Afrique 5O a été réédité avec un livret d’information par la coopérative les Mutins de Pangée. René Vautier aurait participé à environ 180 films. Parmi ceux qu’il a lui-même dirigés, seul un très petit nombre est plus ou moins facilement accessible. Les films consacrés à l’Algérie, les plus connus avec Afrique 50, peuvent parfois être trouvés en bibliothèque municipale. Beaucoup n’ont jamais obtenu de visa commercial, certains ont simplement été détruits. Un fonds Vautier a été créé à la Cinémathèque de Bretagne, pour récupérer les copies disséminées de par le monde. Citons également le film de la jeune cinéaste Oriane Brun-Moschetti, Salut et fraternité, les images selon René Vautier(2015) : elle œuvre activement à transmettre la conception exigeante qu’avait Vautier du cinéma. Je ne résiste pas non plus à l’idée de mentionner le petit montage d’un certain Mattlouf, Sarkolonisation, qui mêle habilement le discours de Dakar prononcé par Nicolas Sarkozy, alors Président de la République, le 26 juillet 2007, avec en contre-point des extraits adéquats d’Afrique 50.
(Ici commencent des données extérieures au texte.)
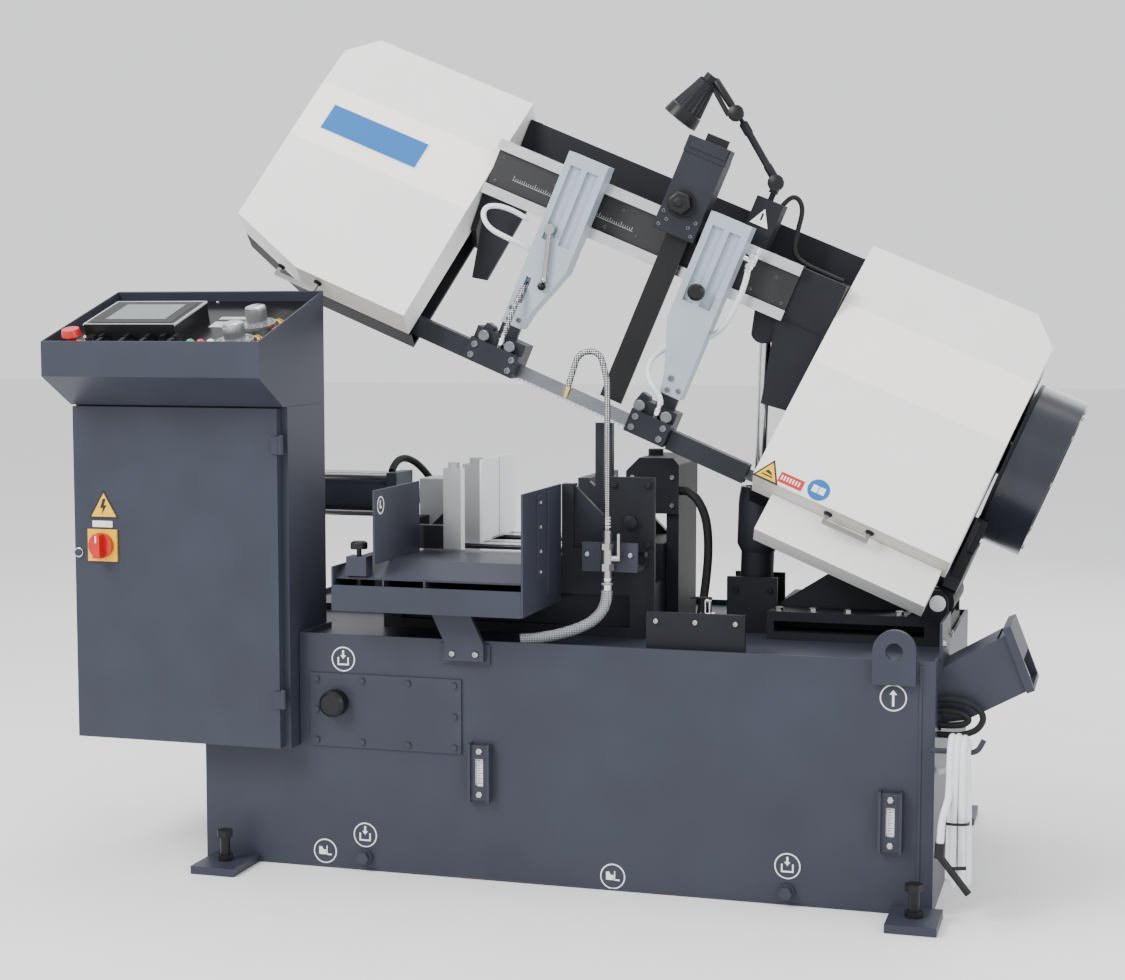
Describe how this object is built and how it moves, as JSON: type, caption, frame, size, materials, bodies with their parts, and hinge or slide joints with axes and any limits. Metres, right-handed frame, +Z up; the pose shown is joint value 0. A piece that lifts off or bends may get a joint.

[5] « Palaka » d’abord une langue, et par extension la région où cette langue est dominante. Je ne sais pas si le mot désigne également un village spécifique, où si Vautier parle plus généralement de la région du Nord de la Côte d’Ivoire.
[7] Cette construction a été finalisée par un consortium regroupant la Société Nationale des Travaux Publics, les Etablissements Meunier-Gogez et la Société de Construction des Batignolles.